This time the new generation offers gains on the old generation. With incompressible data, the Crucial M4s take over at the top, but the Vertex 3s are in the lead at QD1 as well as with compressible data, with an advantage for the 120 GB version over the 240 GB. This strange behaviour is mirrored with the SSD 510s, the 120 GB version outperforming the 250 GB model. Note that level of perfomance on the Intel SSDs is only very slightly up on the previous generaton and that they’re a good way behind the new leaders. The SATA 3G limitation only really has an impact on the M4 256 GB and the Vertex 3s when they’re processing compressible data.

Practical tests: Files

Practical tests: Files

Moving onto the practical tests, we started by looking at write and read speeds for various groups of files. These groups were composed in the following way:

- Extra large: 731.17 MB on average
- Large files: 5.2 MB on average
- Medium sized files: 800.88 KB on average
- Small files: 48.78 KB on average

We used a RamDisk as the source or the target for reads or writes on the SSD. In view of the rapidity of recent SSDs and so as to obtain results that are subject to as little variation as possible, we used Robocopy with an in-house piece of software which enables us to carry the tests out repeatedly.

[ 3G/6G - Reads ]  [ 3G - Reads ]
[ 3G/6G - Writes ]  [ 3G - Writes ]

[ 3G/6G - Reads ]  [ 3G - Reads ]
[ 3G/6G - Writes ]  [ 3G - Writes ]
In reads, as you’d expect, the fastest speeds are achieved with the largest files. We scored the Vertex 3240 and the Intel 510 250 at 399 MB/s, with the Crucial M4s hot on their heels. With 5.2 MB files, the gaps are smaller and while the Vertex 3s still have the lead, the Intel 510s and Crucial M4s aren’t far behind.

The results for small files are very interesting as only the OCZ Vertex 3s and Intel SSD 510s do better than the C300s, which were previously the fastest. The performance levels on the Crucial M4, however, drop a good deal, though they’re still reasonable, with the 128 GB version faster than the 256 GB. The Intel SSD 320 Series models are however a long way back!

When all the SSDs are limited to SATA 3 Gbps, the gaps between them are levelled off and you can see that changing the interface even has a negative impact in transfers of small files.

With large files, the Intel SSD 510 Series 256 takes the lead, followed by the Vertex 3 240 and the Crucial M4 256. The difference between the two is fairly small and the M4 has the advantage when you compare 120/128 GB versions. While the specifications announced for the M4s were confirmed by these tests, with the C300s coming in slower, not all the SSDs across the board live up to their specs!

The Vertex 3s for example are clearly down on the speeds of 500 MB/s or more announced in the specs, the 120 GB version as much as three times slower! This illustrates the issue of theoretical figures obtained with highly compressible data as compared to our test files, which are made up of photo, audio and video files, namely the most common big files found on PCs.

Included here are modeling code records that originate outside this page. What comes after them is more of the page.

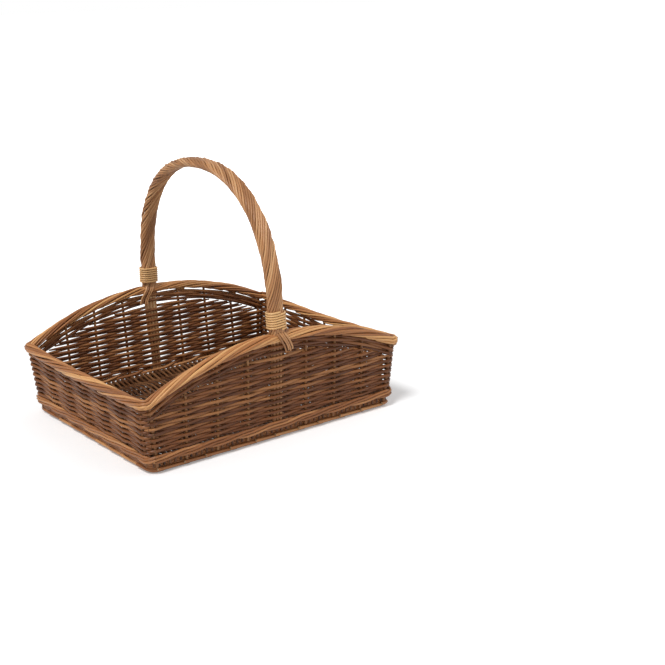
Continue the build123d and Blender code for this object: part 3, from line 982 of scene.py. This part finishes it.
@dataclass
class Foot:
    """The foot: short rods laid like tiles round the edge of the base, and the rods packed above them."""

    shape: TrugShape
    radius: float = 0.0026
    start_pitch: float = 0.044
    abreast: float = 2.3
    drop: float = 0.0054
    spread: float = 0.0078
    flat: float = 0.0003
    tip_share: float = 0.86
    corner_radius: float = 0.012
    packed_heights: tuple[float, ...] = (0.0082, 0.0118, 0.0155)
    packed_inset: float = 0.0042
    end_packed_inset: float = 0.0012
    packed_wave: float = 0.0004
    packed_wave_number: float = 90
    packed_points: int = 50
    step: float = 0.006
    start_stray: float = 0.1
    thickness: Range = (0.94, 1.04)
    tones: Range = (0.3, 0.9)
    packed_tones: Range = (0.2, 0.6)
    seed: int = 3

    def build(self) -> None:
        """Lays the foot rods once round, each starting high and outside and ending low and inside."""
        rng = random.Random(self.seed)
        bundles = RodBundle.on_each_wall("foot_rods_on", WALE, "foot_rods")
        line = Round(self.shape, lambda _wall, _u: self.radius, corner_radius=self.corner_radius)
        count = round(line.total / self.start_pitch)
        pitch = line.total / count
        low = self.radius - self.flat
        for k in range(count):
            start = (k + rng.uniform(-self.start_stray, self.start_stray)) * pitch
            length = pitch * self.abreast
            s = np.linspace(start, start + length, int(length / self.step))
            share = (s - start) / length
            points, out = line.at(s)
            points = points + out * (self.spread * (0.5 - share))[:, None]
            points[:, 2] = low + self.drop * (1 - share)
            butt = self.radius * rng.uniform(*self.thickness)
            radii = tapered(len(s), butt, butt * self.tip_share)
            points[:, 2] = np.maximum(points[:, 2], radii)
            bundles[line.wall_at(s[len(s) // 2])].add(points, radii, rng.uniform(*self.tones))
        self._pack(bundles, rng)
        for bundle in bundles.values():
            bundle.build()

    def _pack(self, bundles: dict[Wall, RodBundle], rng: random.Random) -> None:
        """Lays the rods that fill the space between the foot and the wale, a stretch for each wall.

        Args:
            bundles: The walls' foot rods.
            rng: Where their chances come from.
        """
        for z in self.packed_heights:
            line = Round(self.shape, lambda _wall, _u, z=z: z, corner_radius=self.corner_radius)
            starts = [line.length_at(wall, -self.shape.half_extent(wall, z)) for wall in Wall]
            for wall, start, end in zip(Wall, starts, [*starts[1:], line.total]):
                s = np.linspace(start, end, self.packed_points)
                points, out = line.at(s)
                inset = self.packed_inset if wall in LONG_WALLS else self.end_packed_inset
                points = points - out * inset
                points[:, 2] += self.packed_wave * np.sin(s * self.packed_wave_number)
                radii = np.full(self.packed_points, self.radius)
                bundles[wall].add(points, radii, rng.uniform(*self.packed_tones))


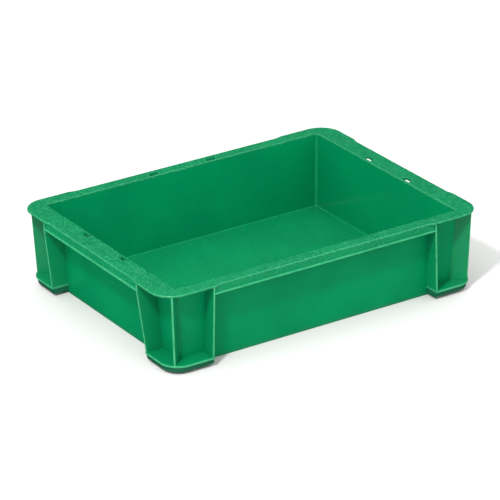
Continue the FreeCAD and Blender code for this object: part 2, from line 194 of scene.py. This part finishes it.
def rim_edges(tree):
    """The rim's rounded edges, whose faces lean between upright and level, and which go pale with
    stress-whitening and painted highlight.
    """
    up = squareness(tree, UP)
    past_upright = add(tree, "ShaderNodeMapRange", {"Value": up, **OFF_UPRIGHT}, **SMOOTH)
    short_of_level = add(tree, "ShaderNodeMapRange", {"Value": up, **OFF_LEVEL}, **SMOOTH)
    both = {0: past_upright.outputs["Result"], 1: short_of_level.outputs["Result"]}
    return add(tree, "ShaderNodeMath", both, operation="MULTIPLY").outputs[0]


def wall_turns(tree):
    """A wall's rounded corners and its curve into the floor, which catch the light; the mask paints
    a highlight there.
    """
    normal = add(tree, "ShaderNodeNewGeometry").outputs["True Normal"]
    sizes = add(tree, "ShaderNodeVectorMath", {0: normal}, operation="ABSOLUTE").outputs["Vector"]
    axes = add(tree, "ShaderNodeSeparateXYZ", {0: sizes}).outputs
    level = add(tree, "ShaderNodeMath", {0: axes["X"], 1: axes["Y"]}, operation="MAXIMUM")
    most = add(tree, "ShaderNodeMath", {0: level.outputs[0], 1: axes["Z"]}, operation="MAXIMUM")
    turn = {"Value": most.outputs[0], **TURNING}
    return add(tree, "ShaderNodeMapRange", turn, **SMOOTH).outputs["Result"]


def skirt_bead(tree):
    """The bead along a skirt's foot, pale with whitening and painted highlight."""
    place = add(tree, "ShaderNodeNewGeometry").outputs["Position"]
    height = add(tree, "ShaderNodeSeparateXYZ", {0: place}).outputs["Z"]
    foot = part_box("skirt_front")[0].z
    top, full = foot + BEAD_TALL, foot + BEAD_TALL * BEAD_FULL
    band = {"Value": height, "From Min": top, "From Max": full}
    return add(tree, "ShaderNodeMapRange", band, **SMOOTH).outputs["Result"]


def web_edge(axis):
    """The narrow face of a thin web, which looks outward along an axis and goes pale with whitening
    and painted highlight.
    """

    def mask(tree):
        edge = add(tree, "ShaderNodeMapRange", {"Value": squareness(tree, axis), **FACING}, **SMOOTH)
        return edge.outputs["Result"]

    return mask


def ledge_edge(tree):
    """The narrow edge of a level ledge, pale with whitening and painted highlight."""
    side = {"Value": squareness(tree, UP), **UPRIGHT}
    return add(tree, "ShaderNodeMapRange", side, **SMOOTH).outputs["Result"]


# ---- the crate's finishes -----------------------------------------------------------------
def dress(start, material):
    """Gives a finish to every piece whose name begins with start."""
    for name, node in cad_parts.items():
        if name.startswith(start):
            node.data.materials.clear()
            node.data.materials.append(material)


def dress_tub():
    # Stoned steel leaves the walls smooth, so they show soft reflections of each other.
    # Their rounded corners and curve into the floor get a faint painted highlight.
    walls = moulded_polypropylene(
        "stoned_polypropylene_wall", roughness=0.17, grain=0.05, wear_and_highlight=0.12, wear_and_highlight_mask=wall_turns
    )
    dress("wall_", walls)
    # The floor is spark-eroded: a faint speckle of painted sheen and shade, and a duller sheen.
    floor = moulded_polypropylene(
        "eroded_polypropylene_floor", roughness=0.30, grain=0.2, texture=0.12
    )
    dress("floor", floor)
    # The base slides on shelves and other crates, so it is matt and a little dusty.
    base = moulded_polypropylene(
        "scuffed_polypropylene_base", roughness=0.30, grain=0.03, dust_and_shade=0.1
    )
    dress("base_rim", base)
    dress("underside_ribs", base)


def dress_rim():
    # The flange is etched with a leather texture and looks matt; its speckle is painted sheen on the
    # high spots and painted shade in the low ones, and its rounded edges are pale with whitening and
    # painted highlight.
    flange = moulded_polypropylene(
        "etched_polypropylene_rim",
        roughness=0.33,
        grain=0.3,
        texture=0.6,
        wear_and_highlight=0.45,
        wear_and_highlight_mask=rim_edges,
    )
    dress("rim_", flange)
    # The skirt keeps a trace of that painted speckle, and its bead is pale, partly whitened by hands
    # and partly painted highlight.
    apron = moulded_polypropylene(
        "etched_polypropylene_skirt",
        roughness=0.26,
        grain=0.08,
        texture=0.2,
        wear_and_highlight=0.6,
        wear_and_highlight_mask=skirt_bead,
    )
    dress("skirt_", apron)


def dress_ribs():
    # The webs are plain and satin, with pale edges, partly whitened where crates knock side to side
    # and partly painted highlight.
    rising, falling = (SLANT, SLANT, 0.0), (SLANT, -SLANT, 0.0)
    webs = {
        "long_side": (ALONG_Y, ("rib_front", "rib_rear")),
        "end": (ALONG_X, ("rib_left", "rib_right")),
        "rising_corner": (rising, ("corner_rib_front_left", "corner_rib_rear_right")),
        "falling_corner": (falling, ("corner_rib_front_right", "corner_rib_rear_left")),
    }
    for name, (axis, starts) in webs.items():
        satin = moulded_polypropylene(
            f"satin_polypropylene_web_{name}",
            roughness=0.34,
            grain=0.03,
            wear_and_highlight=0.75,
            wear_and_highlight_mask=web_edge(axis),
        )
        for start in starts:
            dress(start, satin)


def dress_feet():
    # Ledges go pale along the edge that lands on the crate below, partly stress-whitened and partly
    # painted highlight.
    ledge = moulded_polypropylene(
        "satin_polypropylene_ledge", roughness=0.34, grain=0.03, wear_and_highlight=0.7, wear_and_highlight_mask=ledge_edge
    )
    dress("ledge_", ledge)
    # The foot bands are matt, and dark partly with the dust they pick up and partly with painted
    # shade under the ledges.
    foot = moulded_polypropylene(
        "dusty_shaded_polypropylene_foot", roughness=0.40, grain=0.03, dust_and_shade=0.85
    )
    dress("foot_", foot)


# ---- studio -----------------------------------------------------------------------------
FLOOR_SIZE = 12.0
FLOOR_PAINT = "#DFDFDE"
FLOOR_ROUGHNESS = 0.9
WHITE = "#FFFFFF"
AIR = 1.32                          # strength of the even light from all round
KEY_WATTS = 58.0
KEY_SIZE = 0.25
KEY_DISTANCE = 3.0
KEY_TURN = math.radians(54.0)       # round from the front towards the left end
KEY_HEIGHT = math.radians(50.0)     # above the floor


def studio_floor():
    """Pale painted floor under the crate."""
    mesh = bpy.data.meshes.new("studio_floor")
    half = FLOOR_SIZE / 2
    corners = [(-half, -half, 0), (half, -half, 0), (half, half, 0), (-half, half, 0)]
    mesh.from_pydata(corners, [], [(0, 1, 2, 3)])
    floor = bpy.data.objects.new("studio_floor", mesh)
    floor.location.z = cad_low[2]
    bpy.context.scene.collection.objects.link(floor)
    material, tree = new_material("pale_floor")
    paint = {"Base Color": linear(FLOOR_PAINT), "Roughness": FLOOR_ROUGHNESS}
    shader = add(tree, "ShaderNodeBsdfPrincipled", paint)
    add(tree, "ShaderNodeOutputMaterial", {"Surface": shader.outputs["BSDF"]})
    mesh.materials.append(material)
    floor.visible_glossy = False


def softbox(name, place, size, watts):
    """Square area light aimed at the middle of the crate."""
    light = bpy.data.lights.new(name, "AREA")
    light.size = size
    light.energy = watts
    lamp = bpy.data.objects.new(name, light)
    lamp.location = place
    middle = Vector((0.0, 0.0, CRATE_HEIGHT / 2))
    lamp.rotation_euler = (middle - Vector(place)).to_track_quat("-Z", "Y").to_euler()
    bpy.context.scene.collection.objects.link(lamp)


def studio_light():
    """Even white light from all round, which gloss doesn't show, and one small key."""
    world = bpy.data.worlds.new("studio_air")
    bpy.context.scene.world = world
    world.use_nodes = True
    world.node_tree.nodes.clear()
    sky = add(world.node_tree, "ShaderNodeBackground", {"Color": linear(WHITE), "Strength": AIR})
    add(world.node_tree, "ShaderNodeOutputWorld", {"Surface": sky.outputs["Background"]})
    world.cycles_visibility.glossy = False
    level = math.cos(KEY_HEIGHT) * KEY_DISTANCE
    rise = math.sin(KEY_HEIGHT) * KEY_DISTANCE
    key = (-math.sin(KEY_TURN) * level, -math.cos(KEY_TURN) * level, rise)
    softbox("key", key, KEY_SIZE, KEY_WATTS)


# The camera looks along +Y, turned towards +X and down, from a long way off.
YAW = math.radians(32.38)
PITCH = math.radians(24.12)
ROLL = math.radians(1.12)
CAMERA_DISTANCE = 4.057
LENS_MM = 246.7
SENSOR_MM = 36.0
FAR_CLIP = 50.0
AIM = Vector((-0.0196, -0.0295, CRATE_HEIGHT - 0.040))


def camera():
    """A long lens held a little out of level, as the angles above say."""
    look = Vector((
        math.sin(YAW) * math.cos(PITCH),
        math.cos(YAW) * math.cos(PITCH),
        -math.sin(PITCH),
    ))
    right = Vector((math.cos(YAW), -math.sin(YAW), 0.0))
    down = look.cross(right)
    across = right * math.cos(ROLL) + down * math.sin(ROLL)
    up = -(down * math.cos(ROLL) - right * math.sin(ROLL))
    turn = Matrix((across, up, -look)).transposed().to_4x4()
    lens = bpy.data.cameras.new("camera")
    lens.lens = LENS_MM
    lens.sensor_width = SENSOR_MM
    lens.clip_end = FAR_CLIP
    view = bpy.data.objects.new("camera", lens)
    view.matrix_world = Matrix.Translation(AIM - look * CAMERA_DISTANCE) @ turn
    bpy.context.scene.collection.objects.link(view)
    bpy.context.scene.camera = view


dress_tub()
dress_rim()
dress_ribs()
dress_feet()
studio_floor()
studio_light()
camera()
bpy.context.scene.view_settings.view_transform = "Standard"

With small files which are more easily compressible, the Vertex 3s dominate in the same way as the Corsair F120 did in the past. Without data compression, the Intel SSD 510s are however very competitive! The M4 is then some way back, even a little slower than the C300.

Practical tests: Applications

Practical tests: Applications

To finish with we carried out the purely practical tests, namely timed operations after installation of Windows 7 (64 bit) on each of the SSDs:

- Boot Windows 7
- Start up 3D Studio Max
- Start up 3D Studio Max + Photoshop + Word + Excel
- Launch a game in Civilization V
- Launch a game in Crysis 2
- Installation of Photoshop CS 5

We did our best to limit the variations as much as we could, however, as the timing was carried out by hand and the results themselves can vary slightly, there is a definitely a small margin of error here. As you can see, the results for the various SSDs are very close one to the next and there was no point in trying to test for the differences between SATA 3G and SATA 6G: only the 6G results are therefore given.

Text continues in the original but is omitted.